**Written task:** All lines from the one with "The Blender code" through the one with "face[0] = blunt[0]", and only those, are to be reproduced exactly, both ends included.

**Input data:**
★ ★ ★ ★
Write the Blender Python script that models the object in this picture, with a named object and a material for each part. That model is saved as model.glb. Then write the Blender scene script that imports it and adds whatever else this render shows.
★ ★ ★ ★
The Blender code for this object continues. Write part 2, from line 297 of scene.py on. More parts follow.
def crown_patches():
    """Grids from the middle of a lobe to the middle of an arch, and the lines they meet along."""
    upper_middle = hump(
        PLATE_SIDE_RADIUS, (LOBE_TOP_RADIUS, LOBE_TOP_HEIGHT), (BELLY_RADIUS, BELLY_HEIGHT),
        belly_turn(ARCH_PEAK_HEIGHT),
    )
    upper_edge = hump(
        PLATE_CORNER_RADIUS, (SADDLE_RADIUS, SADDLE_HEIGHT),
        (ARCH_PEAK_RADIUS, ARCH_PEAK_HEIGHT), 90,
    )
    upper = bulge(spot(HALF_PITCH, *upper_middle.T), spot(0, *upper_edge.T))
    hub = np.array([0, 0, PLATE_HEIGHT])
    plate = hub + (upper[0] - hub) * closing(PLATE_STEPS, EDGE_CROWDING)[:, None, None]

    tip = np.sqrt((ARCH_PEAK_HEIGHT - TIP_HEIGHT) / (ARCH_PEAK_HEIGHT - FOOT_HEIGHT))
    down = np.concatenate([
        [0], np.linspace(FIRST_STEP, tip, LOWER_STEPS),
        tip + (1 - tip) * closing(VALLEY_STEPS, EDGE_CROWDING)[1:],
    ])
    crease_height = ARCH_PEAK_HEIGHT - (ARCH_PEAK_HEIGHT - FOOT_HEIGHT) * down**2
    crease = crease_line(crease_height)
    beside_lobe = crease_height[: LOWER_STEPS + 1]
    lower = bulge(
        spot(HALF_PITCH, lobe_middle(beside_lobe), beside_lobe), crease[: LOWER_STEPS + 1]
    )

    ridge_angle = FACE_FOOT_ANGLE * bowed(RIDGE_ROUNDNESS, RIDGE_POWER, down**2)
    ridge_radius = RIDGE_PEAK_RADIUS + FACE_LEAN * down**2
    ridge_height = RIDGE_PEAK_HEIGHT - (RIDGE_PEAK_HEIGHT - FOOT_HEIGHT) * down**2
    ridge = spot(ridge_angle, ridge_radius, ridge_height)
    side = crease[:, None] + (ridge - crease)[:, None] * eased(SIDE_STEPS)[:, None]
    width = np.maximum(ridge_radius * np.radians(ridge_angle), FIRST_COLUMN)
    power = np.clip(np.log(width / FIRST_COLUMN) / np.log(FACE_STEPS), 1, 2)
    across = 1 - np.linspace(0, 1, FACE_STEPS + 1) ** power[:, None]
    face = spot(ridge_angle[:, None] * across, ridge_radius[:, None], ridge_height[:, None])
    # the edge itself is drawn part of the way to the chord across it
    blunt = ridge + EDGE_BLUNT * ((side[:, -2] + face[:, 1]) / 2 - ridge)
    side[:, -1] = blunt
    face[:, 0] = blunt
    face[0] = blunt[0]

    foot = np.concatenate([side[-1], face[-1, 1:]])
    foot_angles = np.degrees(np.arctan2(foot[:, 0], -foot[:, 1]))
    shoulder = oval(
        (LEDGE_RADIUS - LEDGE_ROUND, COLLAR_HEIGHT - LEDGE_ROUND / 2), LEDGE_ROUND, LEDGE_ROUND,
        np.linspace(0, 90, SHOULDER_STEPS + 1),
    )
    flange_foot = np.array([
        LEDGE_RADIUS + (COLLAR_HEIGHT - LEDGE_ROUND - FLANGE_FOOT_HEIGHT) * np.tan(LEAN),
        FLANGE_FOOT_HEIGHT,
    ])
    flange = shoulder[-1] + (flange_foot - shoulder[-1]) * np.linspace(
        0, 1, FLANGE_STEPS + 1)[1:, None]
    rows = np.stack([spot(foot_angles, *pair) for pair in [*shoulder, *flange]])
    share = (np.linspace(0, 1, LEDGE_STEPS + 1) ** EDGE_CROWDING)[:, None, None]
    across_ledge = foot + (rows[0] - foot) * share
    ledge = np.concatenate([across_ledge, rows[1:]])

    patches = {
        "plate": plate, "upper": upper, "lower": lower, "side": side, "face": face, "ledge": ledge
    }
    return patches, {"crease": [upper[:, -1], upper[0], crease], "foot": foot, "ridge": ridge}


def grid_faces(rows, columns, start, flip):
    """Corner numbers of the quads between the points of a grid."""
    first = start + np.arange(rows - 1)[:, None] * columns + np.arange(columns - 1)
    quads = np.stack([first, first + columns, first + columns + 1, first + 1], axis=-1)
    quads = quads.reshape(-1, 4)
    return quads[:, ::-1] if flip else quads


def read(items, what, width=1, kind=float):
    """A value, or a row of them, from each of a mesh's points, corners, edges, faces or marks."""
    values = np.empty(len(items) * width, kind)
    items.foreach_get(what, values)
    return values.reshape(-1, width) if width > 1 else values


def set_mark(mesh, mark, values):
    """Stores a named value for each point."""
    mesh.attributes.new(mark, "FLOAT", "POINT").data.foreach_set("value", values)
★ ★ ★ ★
**Full solution:**
The Blender code for this object continues. Write part 2, from line 297 of scene.py on. More parts follow.
def crown_patches():
    """Grids from the middle of a lobe to the middle of an arch, and the lines they meet along."""
    upper_middle = hump(
        PLATE_SIDE_RADIUS, (LOBE_TOP_RADIUS, LOBE_TOP_HEIGHT), (BELLY_RADIUS, BELLY_HEIGHT),
        belly_turn(ARCH_PEAK_HEIGHT),
    )
    upper_edge = hump(
        PLATE_CORNER_RADIUS, (SADDLE_RADIUS, SADDLE_HEIGHT),
        (ARCH_PEAK_RADIUS, ARCH_PEAK_HEIGHT), 90,
    )
    upper = bulge(spot(HALF_PITCH, *upper_middle.T), spot(0, *upper_edge.T))
    hub = np.array([0, 0, PLATE_HEIGHT])
    plate = hub + (upper[0] - hub) * closing(PLATE_STEPS, EDGE_CROWDING)[:, None, None]

    tip = np.sqrt((ARCH_PEAK_HEIGHT - TIP_HEIGHT) / (ARCH_PEAK_HEIGHT - FOOT_HEIGHT))
    down = np.concatenate([
        [0], np.linspace(FIRST_STEP, tip, LOWER_STEPS),
        tip + (1 - tip) * closing(VALLEY_STEPS, EDGE_CROWDING)[1:],
    ])
    crease_height = ARCH_PEAK_HEIGHT - (ARCH_PEAK_HEIGHT - FOOT_HEIGHT) * down**2
    crease = crease_line(crease_height)
    beside_lobe = crease_height[: LOWER_STEPS + 1]
    lower = bulge(
        spot(HALF_PITCH, lobe_middle(beside_lobe), beside_lobe), crease[: LOWER_STEPS + 1]
    )

    ridge_angle = FACE_FOOT_ANGLE * bowed(RIDGE_ROUNDNESS, RIDGE_POWER, down**2)
    ridge_radius = RIDGE_PEAK_RADIUS + FACE_LEAN * down**2
    ridge_height = RIDGE_PEAK_HEIGHT - (RIDGE_PEAK_HEIGHT - FOOT_HEIGHT) * down**2
    ridge = spot(ridge_angle, ridge_radius, ridge_height)
    side = crease[:, None] + (ridge - crease)[:, None] * eased(SIDE_STEPS)[:, None]
    width = np.maximum(ridge_radius * np.radians(ridge_angle), FIRST_COLUMN)
    power = np.clip(np.log(width / FIRST_COLUMN) / np.log(FACE_STEPS), 1, 2)
    across = 1 - np.linspace(0, 1, FACE_STEPS + 1) ** power[:, None]
    face = spot(ridge_angle[:, None] * across, ridge_radius[:, None], ridge_height[:, None])
    # the edge itself is drawn part of the way to the chord across it
    blunt = ridge + EDGE_BLUNT * ((side[:, -2] + face[:, 1]) / 2 - ridge)
    side[:, -1] = blunt
    face[:, 0] = blunt
    face[0] = blunt[0]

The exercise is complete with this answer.